Hej Aga! Oj nie..nie powinny ;-( Takie kopytkowe jak to kiedyś się jadło u mamy. Hmmmm kurczę może jednak to jajo jest ważne, a myślałam, że jednak to nie ma znaczenia. Aga próbowałaś kiedyś zrobić kopytka ziemniaczane bez jajka? Ja się na ziemniaczane bez dyni zamierzam (myślę aby dodać sproszkowany jarmuż bo przez dynię sporo mąki trzeba dodać) i bez jajka! Mam mnóstwo próśb o przepisy bez jaj i trzeba się zacząć wywiązywać 😉
Właśnie zrobiłam te kluseczki. Bez jajka i tez wyszły mi gumowate i twarde :/ moze to jednak mąka ziemniaczana daje taka twardość… Jeśli chodzi o dynie to miałam dynie piżmowa uparowana i zmiksowana, dość sucha.

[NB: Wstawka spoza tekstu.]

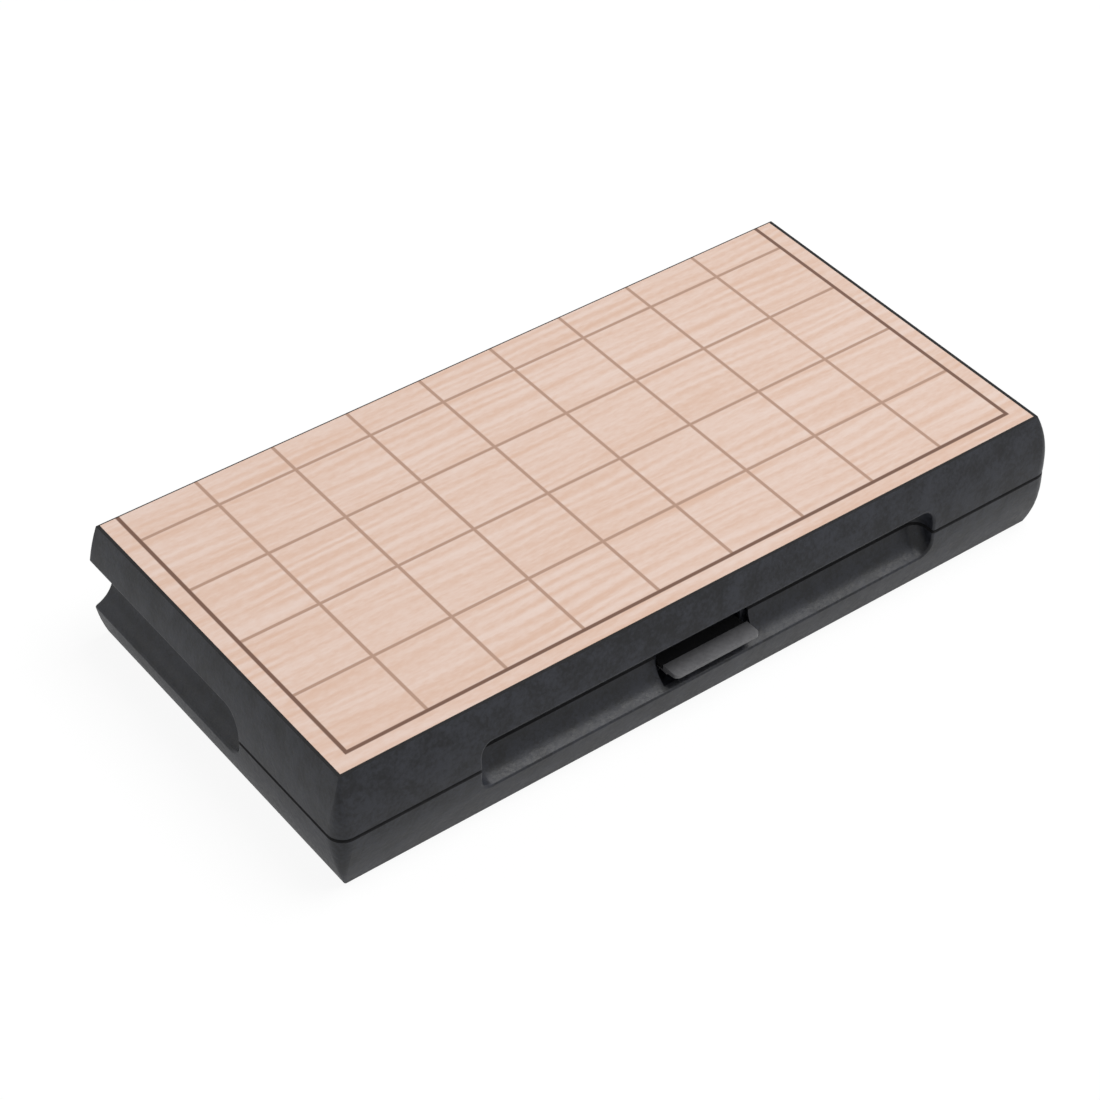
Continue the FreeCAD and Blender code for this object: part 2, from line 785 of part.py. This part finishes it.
pieces = []
for player, facing_back in (("near", False), ("far", True)):
    for line, ranks in enumerate(NEAR_RANKS):
        for column, rank in enumerate(ranks):
            row_number = 3 - line if facing_back else line
            if facing_back:
                column = len(ranks) - 1 - column
            name = f"{player}_{rank}"
            if sum(row.count(rank) for row in NEAR_RANKS) > 1:
                name += f"_{1 + sum(p.Label.startswith(name) for p in pieces)}"
            pieces.append(stored_piece(name, rank, column, row_number, facing_back))

doc.recompute()


# Check and write every part

PARTS = [lower_shell, upper_shell, lower_print, lower_steel, upper_print, upper_steel]
PARTS += hinge_pins + [lever, latch_pin, spring] + pieces

for item in doc.Objects:
    if {"Invalid", "Error"} & set(item.State):
        raise RuntimeError(f"{item.Label} failed: {item.State}")
os.makedirs("parts", exist_ok=True)
for item in PARTS:
    if item.Shape.isNull() or not item.Shape.isValid():
        raise RuntimeError(f"{item.Label} has no valid shape")
for item in PARTS:
    item.Shape.exportStep(f"parts/{item.Label}.step")
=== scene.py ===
import math

import bpy
from mathutils import Euler, Matrix, Vector


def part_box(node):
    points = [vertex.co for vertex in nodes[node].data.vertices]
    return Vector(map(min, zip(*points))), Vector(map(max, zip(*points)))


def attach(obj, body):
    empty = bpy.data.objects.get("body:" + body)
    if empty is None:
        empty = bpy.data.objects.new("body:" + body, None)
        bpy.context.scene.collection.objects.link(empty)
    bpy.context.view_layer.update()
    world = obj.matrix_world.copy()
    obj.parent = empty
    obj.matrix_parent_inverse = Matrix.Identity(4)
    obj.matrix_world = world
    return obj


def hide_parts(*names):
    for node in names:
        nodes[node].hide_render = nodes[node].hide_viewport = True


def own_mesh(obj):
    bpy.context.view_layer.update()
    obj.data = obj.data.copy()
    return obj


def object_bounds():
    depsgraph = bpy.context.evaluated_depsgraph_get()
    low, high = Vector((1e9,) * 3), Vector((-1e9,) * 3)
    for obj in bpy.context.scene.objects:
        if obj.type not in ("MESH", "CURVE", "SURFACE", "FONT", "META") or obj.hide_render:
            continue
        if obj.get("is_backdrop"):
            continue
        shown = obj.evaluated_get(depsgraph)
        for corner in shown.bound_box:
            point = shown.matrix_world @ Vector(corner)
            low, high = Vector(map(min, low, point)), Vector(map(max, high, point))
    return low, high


# A folding magnetic shogi set, closed for carrying. X runs along the case, +Y points to the
# hinge, +Z is up, and the case lies on z = 0. Everything is in metres.

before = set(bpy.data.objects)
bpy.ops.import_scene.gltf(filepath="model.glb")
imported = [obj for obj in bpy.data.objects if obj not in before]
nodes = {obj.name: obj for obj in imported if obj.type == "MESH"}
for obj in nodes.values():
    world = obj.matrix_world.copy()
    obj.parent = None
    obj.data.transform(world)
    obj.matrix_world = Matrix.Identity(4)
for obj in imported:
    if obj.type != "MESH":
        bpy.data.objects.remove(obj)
cad_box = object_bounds()
mm = 0.001


# Shells
# The case is two halves moulded in charcoal ABS. The tool is spark-eroded, so the skin has a
# fine matt grain, with soft clouding where the plastic flowed. Both halves are CAD nodes.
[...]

Raz wychodzą fajne, innym razem …no właśnie hmmmm przyznam, że przestałam się w nie bawić, mimo że Filipek je lubi. Za dużo mąki…
Ja dodałam jajko ale też wyszły gumowate, może coś jest nie tak w proporcjach.
Przyznam, że mam ochotę usunąć ten przepis…Bo to w sumie kluchy z mąki z dodatkiem dyni :/ a dynię można lepiej wykorzystać! Niestety sporo tej mąki tu trzeba i wszystko tez zależy od dyni – czasem jest bardziej mokra, czasem mniej.
Mam mrożoną dynie ktorej chce sie pozbyc z zamrażarki bo musze zrobic miejsce na inne mrozone wazywa z mojego ogrodka. Pytanie czy taka mrozona ugotowana dynia nada sje na puree i kopytka?
Hej Kejt! Boję się powiedzieć, że tak :/ Nie wiem.
świetny pomysł na kopytka. Chętnie spróbuję.
Warto dynię odparować z nadmiaru wody (niestety upieczona też jest mokra) na suchej patelni bo wtedy mniej mąki trzeba.